→ **AVAILABLE DATA**:
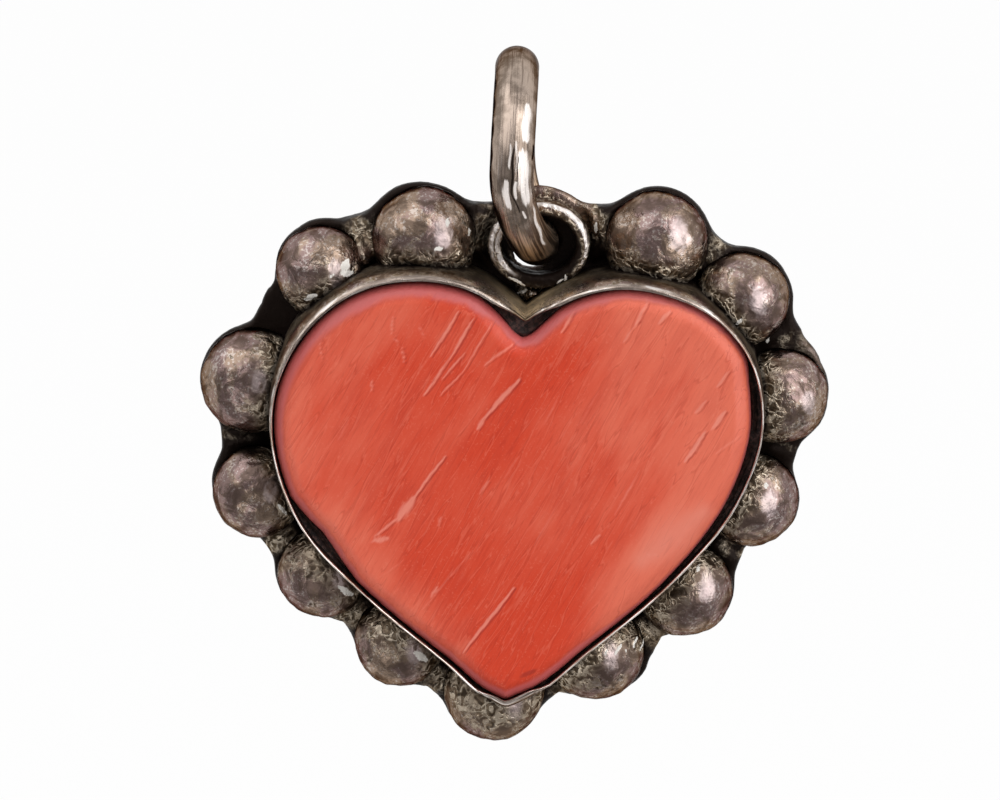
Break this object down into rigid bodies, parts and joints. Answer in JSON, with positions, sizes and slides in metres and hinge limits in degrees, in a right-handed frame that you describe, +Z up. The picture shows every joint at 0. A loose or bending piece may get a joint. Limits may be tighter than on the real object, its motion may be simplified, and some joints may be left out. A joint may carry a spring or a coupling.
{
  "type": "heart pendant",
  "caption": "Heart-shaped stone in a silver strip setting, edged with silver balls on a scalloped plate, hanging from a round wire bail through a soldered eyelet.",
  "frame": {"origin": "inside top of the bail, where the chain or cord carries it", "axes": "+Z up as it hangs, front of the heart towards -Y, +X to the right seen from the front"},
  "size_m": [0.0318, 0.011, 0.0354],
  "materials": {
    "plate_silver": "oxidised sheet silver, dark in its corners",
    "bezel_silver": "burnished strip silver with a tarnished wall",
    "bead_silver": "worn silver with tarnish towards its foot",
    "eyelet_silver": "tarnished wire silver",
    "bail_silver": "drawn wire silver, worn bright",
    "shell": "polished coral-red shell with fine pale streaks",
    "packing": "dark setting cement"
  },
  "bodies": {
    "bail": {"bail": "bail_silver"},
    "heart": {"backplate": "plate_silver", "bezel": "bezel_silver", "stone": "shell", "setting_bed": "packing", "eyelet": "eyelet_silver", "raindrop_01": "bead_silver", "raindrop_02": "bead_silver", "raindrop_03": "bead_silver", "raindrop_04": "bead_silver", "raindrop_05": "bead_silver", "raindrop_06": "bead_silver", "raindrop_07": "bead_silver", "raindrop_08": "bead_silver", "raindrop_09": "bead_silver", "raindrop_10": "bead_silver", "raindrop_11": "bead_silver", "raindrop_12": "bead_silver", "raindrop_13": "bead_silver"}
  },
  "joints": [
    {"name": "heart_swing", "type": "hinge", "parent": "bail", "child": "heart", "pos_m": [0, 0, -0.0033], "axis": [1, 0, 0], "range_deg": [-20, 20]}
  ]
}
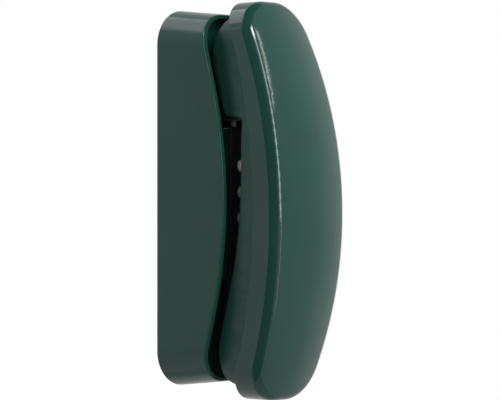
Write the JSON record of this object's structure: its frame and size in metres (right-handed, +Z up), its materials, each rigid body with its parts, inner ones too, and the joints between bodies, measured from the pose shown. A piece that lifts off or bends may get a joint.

→ **DIRECTION**: Repeat the records above exactly as they appear.

→ **FULL ANSWER**:
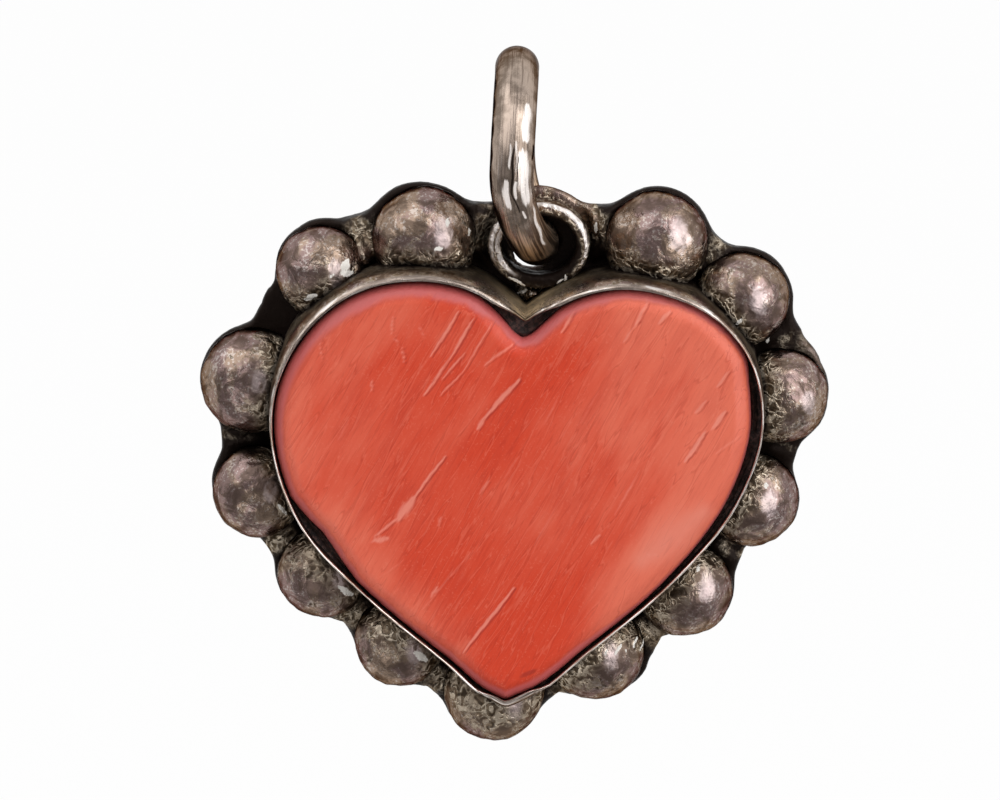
Break this object down into rigid bodies, parts and joints. Answer in JSON, with positions, sizes and slides in metres and hinge limits in degrees, in a right-handed frame that you describe, +Z up. The picture shows every joint at 0. A loose or bending piece may get a joint. Limits may be tighter than on the real object, its motion may be simplified, and some joints may be left out. A joint may carry a spring or a coupling.
{
  "type": "heart pendant",
  "caption": "Heart-shaped stone in a silver strip setting, edged with silver balls on a scalloped plate, hanging from a round wire bail through a soldered eyelet.",
  "frame": {"origin": "inside top of the bail, where the chain or cord carries it", "axes": "+Z up as it hangs, front of the heart towards -Y, +X to the right seen from the front"},
  "size_m": [0.0318, 0.011, 0.0354],
  "materials": {
    "plate_silver": "oxidised sheet silver, dark in its corners",
    "bezel_silver": "burnished strip silver with a tarnished wall",
    "bead_silver": "worn silver with tarnish towards its foot",
    "eyelet_silver": "tarnished wire silver",
    "bail_silver": "drawn wire silver, worn bright",
    "shell": "polished coral-red shell with fine pale streaks",
    "packing": "dark setting cement"
  },
  "bodies": {
    "bail": {"bail": "bail_silver"},
    "heart": {"backplate": "plate_silver", "bezel": "bezel_silver", "stone": "shell", "setting_bed": "packing", "eyelet": "eyelet_silver", "raindrop_01": "bead_silver", "raindrop_02": "bead_silver", "raindrop_03": "bead_silver", "raindrop_04": "bead_silver", "raindrop_05": "bead_silver", "raindrop_06": "bead_silver", "raindrop_07": "bead_silver", "raindrop_08": "bead_silver", "raindrop_09": "bead_silver", "raindrop_10": "bead_silver", "raindrop_11": "bead_silver", "raindrop_12": "bead_silver", "raindrop_13": "bead_silver"}
  },
  "joints": [
    {"name": "heart_swing", "type": "hinge", "parent": "bail", "child": "heart", "pos_m": [0, 0, -0.0033], "axis": [1, 0, 0], "range_deg": [-20, 20]}
  ]
}
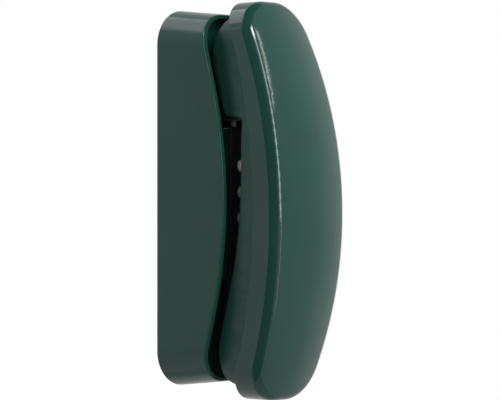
Write the JSON record of this object's structure: its frame and size in metres (right-handed, +Z up), its materials, each rigid body with its parts, inner ones too, and the joints between bodies, measured from the pose shown. A piece that lifts off or bends may get a joint.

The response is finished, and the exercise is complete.